El que teme al Señor endereza su amistad,

pues como él es, será su compañero” (Sirácide 6,7-17).

Es especialmente conmovedor el relato de la amistad entre Jonatán y David. El primero, hijo de Saúl, vence la rabia de su padre, está dispuesto a perder el trono con tal de darse al amigo. El segundo, un hombre de campo, abre su corazón al amigo, con la certeza de que no será traicionado (cf. 1Sam 18,1-20,42).

El modelo más perfecto del verdadero amigo es Cristo. Para Él, el Señor, no somos siervos, sino amigos: por eso nos enseña todo lo que ha escuchado del Padre. No busca sólo caminar entre los hombres, sino que muestra su amor hasta dar la vida por nosotros, para salvarnos, para el perdón de los pecados. Por eso puede pedirnos que le amemos, que vivamos según su doctrina y sus mandatos (cf. Jn 15,9-17). Jesús nos permite descubrir que, realmente, Dios es amigo de los hombres (cf. Sab 7,23 y Catecismo de la Iglesia católica nn. 1371 y 2665), que busca nuestro bien y desea nuestra correspondencia, nuestra entrega de amor.  

Tener amigos es un modo profundo y rico para desarrollar y vivir la virtud de la castidad. Así lo explica el Catecismo de la Iglesia católica (n. 2347):  

“La virtud de la castidad se desarrolla en la amistad. Indica al discípulo cómo seguir e imitar al que nos eligió como sus amigos (cf. Jn 15,15), a quien se dio totalmente a nosotros y nos hace participar de su condición divina. La castidad es promesa de inmortalidad. La castidad se expresa especialmente en la amistad con el prójimo. Desarrollada entre personas del mismo sexo o de sexos distintos, la amistad representa un gran bien para todos. Conduce a la comunión espiritual”.  
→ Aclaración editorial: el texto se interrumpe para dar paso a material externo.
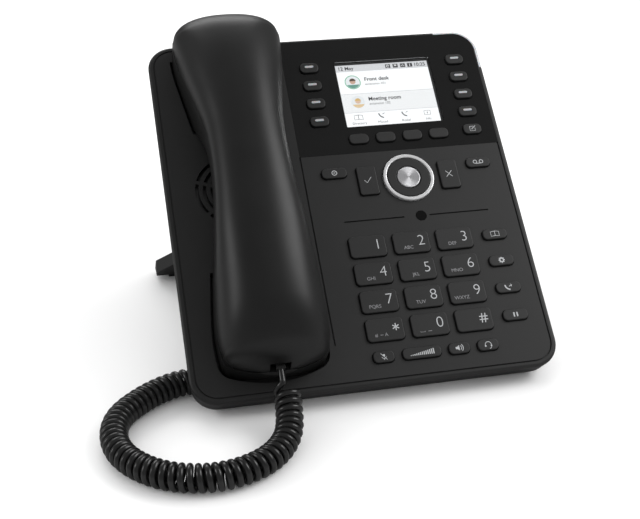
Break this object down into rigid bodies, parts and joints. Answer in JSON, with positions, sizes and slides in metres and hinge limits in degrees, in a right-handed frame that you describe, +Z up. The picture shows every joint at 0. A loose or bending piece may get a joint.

Tener amigos. Hoy puede ser un momento para recordar tantos rostros, tantas sonrisas, tanto afecto recibido. Hoy, sobre todo, puede ser un día dedicado a no pensar en si soy querido, en si me han llamado más o menos amigos al móvil.  

Esta vez me toca a mí buscar, llamar, ofrecer, esperar. Tomaré el teléfono, cogeré las llaves de casa, saldré a ver a ese amigo, tal vez pobre o enfermo, deseoso de mi mirada, de mi sonrisa, de mi esperanza, de mi amor (que es caridad cristiana) sincero y pleno. A ese amigo que lo merece todo, porque también Cristo lo ha amado, y porque el mismo Cristo desea que mi amor, pequeño y pobre, se una al Suyo, capaz de redimir y de otorgar el gran don de la paz y la alegría.